[START COLLECTED MATERIAL]
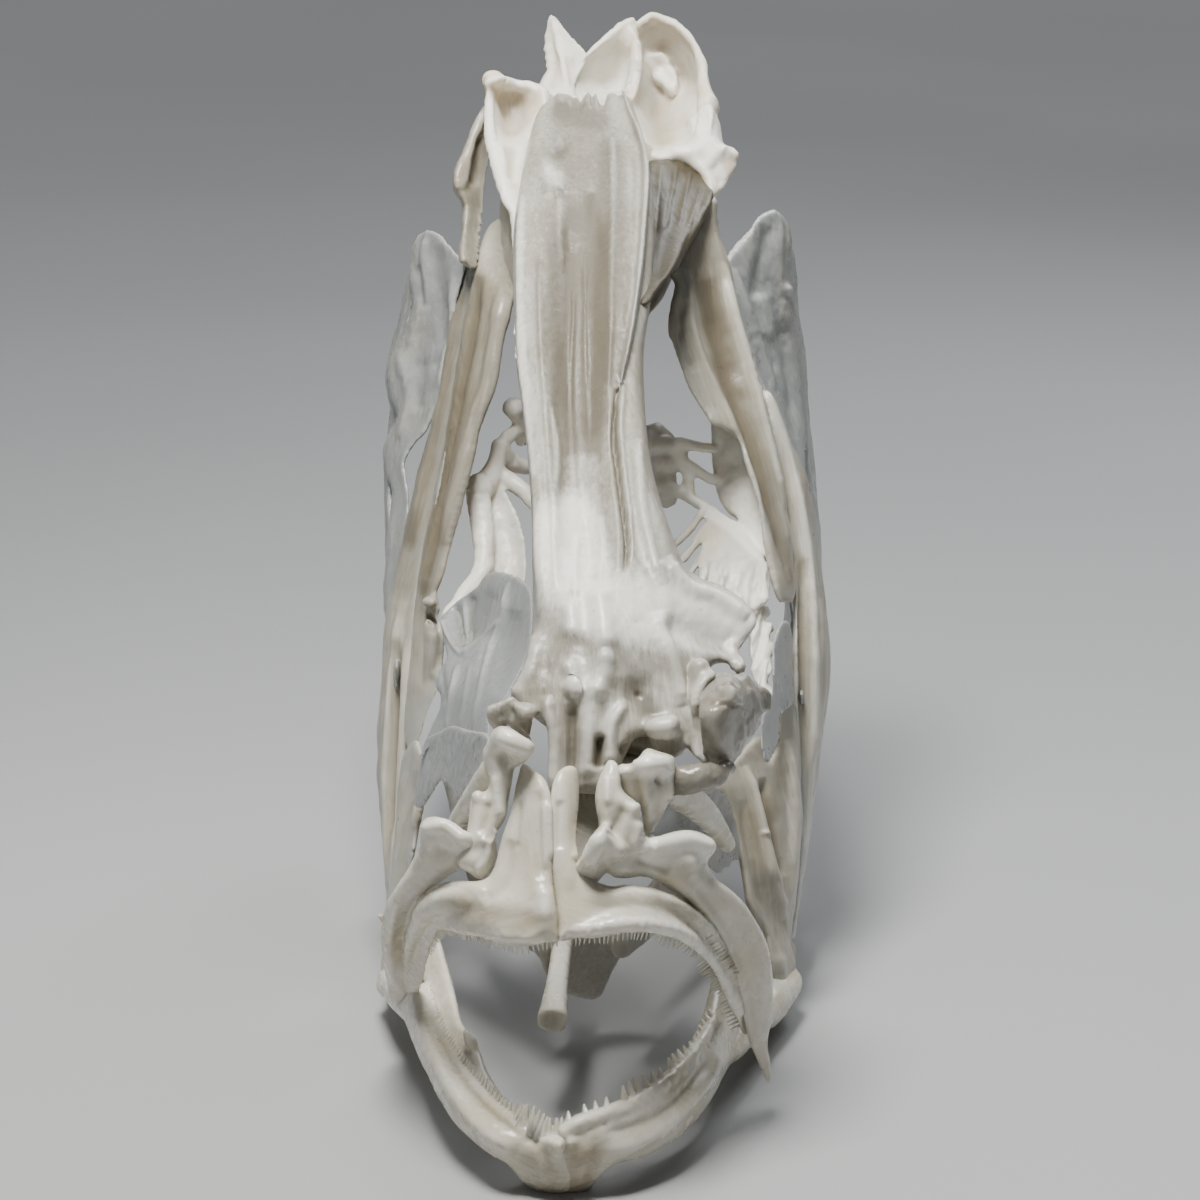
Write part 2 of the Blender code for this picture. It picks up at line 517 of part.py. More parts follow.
def otic_blind():
    s = bone("otic_blind", "bright", 400)
    # open cup of two lobes behind the crown, its mouth turned forward
    left = [(586, 55), (596, 47), (607, 38), (618, 28), (626, 21), (631, 20), (634, 26), (637, 34), (640, 50), (640, 72), (636, 92), (628, 104), (614, 108), (598, 108), (584, 106), (577, 97), (573, 86), (577, 72), (581, 62)]
    s.plate_of(left, [(588, 57, 49.6), (612, 36, 52.4), (630, 23, 53.6), (600, 72, 53.0), (612, 88, 53.4), (628, 60, 53.0), (577, 92, 47.4), (600, 106, 46.4), (632, 96, 47.6), (638, 60, 50.8)],
               [(586, 56, 1.4), (604, 74, 1.1), (630, 24, 1.3), (600, 104, 2.4), (636, 70, 1.6)], 5)
    right = [(634, 27), (640, 24), (645, 20), (651, 15), (659, 18), (668, 21), (677, 25), (686, 33), (692, 40), (697, 48), (701, 58), (704, 71), (704, 88), (705, 100), (712, 112), (712, 130), (702, 146), (686, 156), (668, 160),
             (652, 160), (645, 150), (638, 132), (631, 116), (625, 104), (624, 94), (630, 80), (633, 62), (633, 45)]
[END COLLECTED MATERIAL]
#### [INSTRUCTIONS TO FOLLOW]
Give the listing again, word for word.

#### [RESULT]
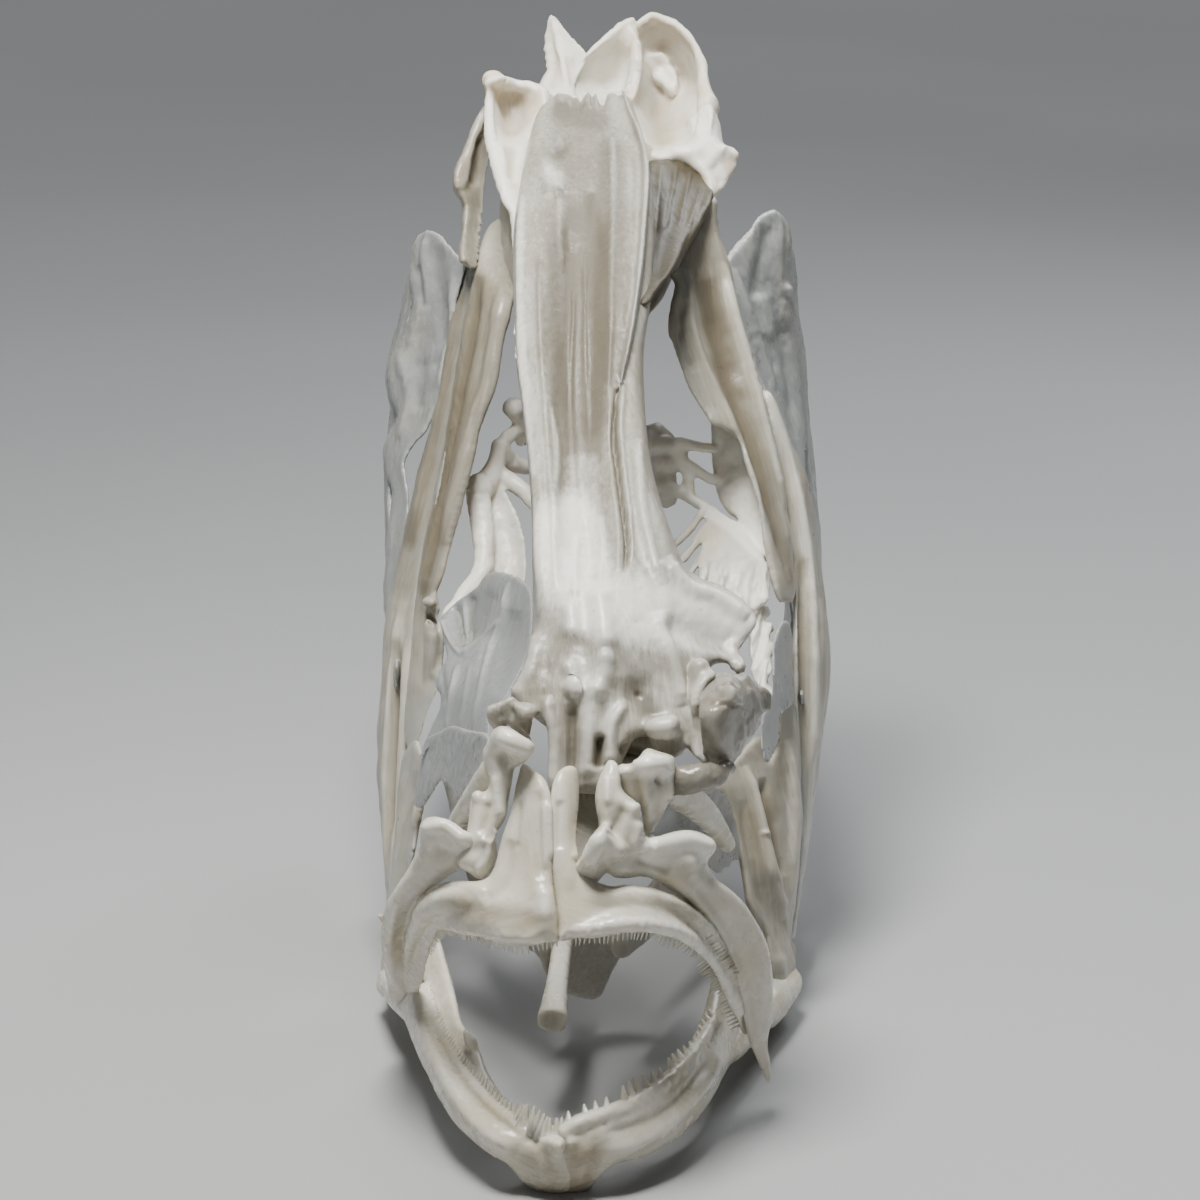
Write part 2 of the Blender code for this picture. It picks up at line 517 of part.py. More parts follow.
def otic_blind():
    s = bone("otic_blind", "bright", 400)
    # open cup of two lobes behind the crown, its mouth turned forward
    left = [(586, 55), (596, 47), (607, 38), (618, 28), (626, 21), (631, 20), (634, 26), (637, 34), (640, 50), (640, 72), (636, 92), (628, 104), (614, 108), (598, 108), (584, 106), (577, 97), (573, 86), (577, 72), (581, 62)]
    s.plate_of(left, [(588, 57, 49.6), (612, 36, 52.4), (630, 23, 53.6), (600, 72, 53.0), (612, 88, 53.4), (628, 60, 53.0), (577, 92, 47.4), (600, 106, 46.4), (632, 96, 47.6), (638, 60, 50.8)],
               [(586, 56, 1.4), (604, 74, 1.1), (630, 24, 1.3), (600, 104, 2.4), (636, 70, 1.6)], 5)
    right = [(634, 27), (640, 24), (645, 20), (651, 15), (659, 18), (668, 21), (677, 25), (686, 33), (692, 40), (697, 48), (701, 58), (704, 71), (704, 88), (705, 100), (712, 112), (712, 130), (702, 146), (686, 156), (668, 160),
             (652, 160), (645, 150), (638, 132), (631, 116), (625, 104), (624, 94), (630, 80), (633, 62), (633, 45)]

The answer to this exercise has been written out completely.